Thatcher referred to firebrand National Union of Mineworkers president Arthur Scargill (above) as “the enemy within.” The press began a campaign that overwhelmingly relied on metaphors of war. “Police and striking miners were both depicted as soldiers,” notes one thorough analysis of the coverage. “With war providing a structuring frame… events within the strike become conceptualized as ‘battles.’…. In fact, this was a persistent discursive practice in relation to instances of violence across the media and throughout the strike.”

Military roles get assigned to participants with Scargill fulfilling the role of a ‘general’ or ‘dictator’; negotiations between Government, the Coal Board and the NUM are construed as ‘peace talks’; and the miners agreeing to return to work is seen as an act of ‘surrender’ marking ‘defeat’ for the NUM…. [Even] the left-leaning Daily Mirror, and the socialist newspaper The Morning Star… maintained a war framing by invoking aspects of the frame.

Despite the invocation of “peace talks,” it was not implied that the Government had played any part in making war on its citizens. The divide and conquer strategy was employed right away, pitting the NUM against the Union of Democratic Mineworkers, who aligned with the Tories, resisted the strike, sent in scab workers, and (recently uncovered documents reveal) were in secret talks with Thatcher all along. A particularly unsubtle headline from The Sun the month the strike began shows an angry woman waving a toy pistol. The headline “Pit War,” announces violence erupting “on the picket line as miner fights miner.”

miners strike

Keith Pattison served as the official photographer for striking NUM workers in East Durham, spending eight months documenting the pit village of Easington Colliery. “There was an intense frustration on the ground as, from day one,” he says, “there was an extraordinary level of support for the strike not just from Labour Party members and union members, but from the general public as a whole, all over the country. But the mainstream media were continually mis-representing how things were on the picket lines.”

The papers made Scargill “a hate figure, comparing him to Hitler and all sorts.” Scargill’s press officer Nell Myers fired back in a 1985 Guardian interview: “The industrial correspondents, along with the broadcasting technicians, are basically our enemies. Responsible for… a cyclone of vilification, distortion and untruth.” Battle lines drawn, the drama played out in the papers and on the news. As violence intensified during sporadic confrontations, the war metaphor became increasingly literal.

miners strike

Police rode in on horseback and cracked miners on the heads. During the so-called “Battle of Orgreave,” the bloodiest of the crackdowns ordered by the Thatcher government, 6,000 riot police in full gear descended upon thousands of strikers. “Only people that rioted that day were police,” one eyewitness recalled. “They went berserk.” Another remembers, “anybody that happened to be in the vicinity was fair game… whether you were hit by truncheons or trampled by a horse or bit by a dog.” 95 miners were arrested and charged with rioting, a possible life sentence.

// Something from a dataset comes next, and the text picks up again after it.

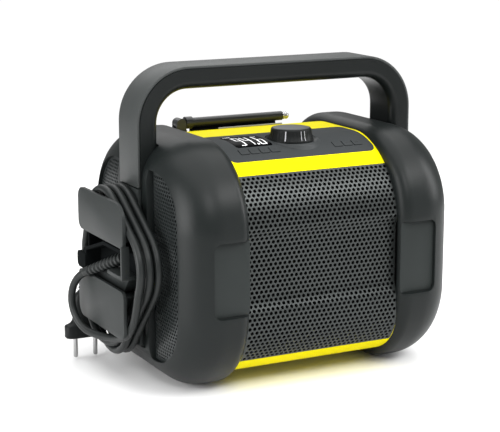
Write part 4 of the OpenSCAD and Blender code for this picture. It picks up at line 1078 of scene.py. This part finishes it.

Then the strike was over, a year after it began, and the NUM miners returned to work with no concessions. The strike “changed Britain for ever,” Macintyre writes, breaking union power and opening the gates for neoliberal privatization policies that have reached their natural conclusion with today’s handful of billionaires who own most every industry. The police, Owen Jones argues in The Guardian, “were politicized, transformed into blunt instruments as part of a wider concerted mission to neutralize the British labour movement….”

As police forces in the U.S. have demonstrated on video for the last several years, the police in South Yorkshire in the 1980s “behaved as they did because they believed they had official sanction to do so. They then learned a lesson—quite reasonably—that they could act with impunity.”